I spent an entire year reading almost nothing but Montaigne, and it wasn't too long ago. I had read him so much that I could pick up his complete essays, open the book to anywhere, read a few words, and I knew everything that was on that page. I have the Donald Frame translation, which I would highly recommend. I've read it so much that the spine split in half, so now when I want to pick up Montaigne I actually have two "books" to choose from! (Planning to buy a new copy eventually...)
As for Shakespeare, I think there's nothing wrong reading his plays while young, if you'll return to them. They can be enjoyed without full understanding (and there may be some question whether he can be fully understood at any age), but if someone asked me, who planned to read the plays and check them off as "done", i.e., who only planned to read each once, I'd say wait until older.
Nietzsche's similar, because he's a little difficult to understand at any age but a more well-formed maturity (after more experience of the world, a more-developed personal philosophy) will help. But my reasoning behind the advice on Nietzsche is a little different, too, because it seems that some unbalanced young men who read Nietzsche go over the deep end—in a bad way. Jared Lee Loughner, who shot Rep. Giffords in Tucson, for instance. They seem to find some justification for extreme nihilistic violence in Nietzsche, which is a misreading of N.
Back to Shakespeare.
My own admission of guilt is that I still have not read Antony and Cleopatra (and a few others) but am always planning to read it. Coriolanus is another that I haven't made my way around to.

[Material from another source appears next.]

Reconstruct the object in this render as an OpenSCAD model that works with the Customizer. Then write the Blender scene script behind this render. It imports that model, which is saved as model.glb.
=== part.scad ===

I've read criticism of Shakespeare, and long before I started reading the plays. The extremely high praise of Falstaff (Harold Bloom's especially) did not match my experience of Falstaff, who I thought was rather boring and not as transcendent as others thought. My suspicion is that Falstaff really needs to be seen live in a performance, which I have never done. Either that, or I still misread him.
Hamlet: This was one of those cases where, in my youth, I scoffed at the high praise heaped onto Hamlet (although I'd never read it.) Similar to the way, having read many of S.'s sonnets, I scoffed at the idea that the plays were better than the sonnets. But when I eventually made my way around to Hamlet, I discovered that it was even better than all the praise for it claimed it to be. I don't know that I would call Hamlet my "favorite," however. For me, I often have the odd experience of preferring a play, a poem, a movie to one that I know is technically better.
Back to the main theme of this thread: Goethe is another writer I've never read and very much think that I should read. I downloaded his complete works onto my Kindle sometime in the last few months but haven't managed to begin reading it, yet.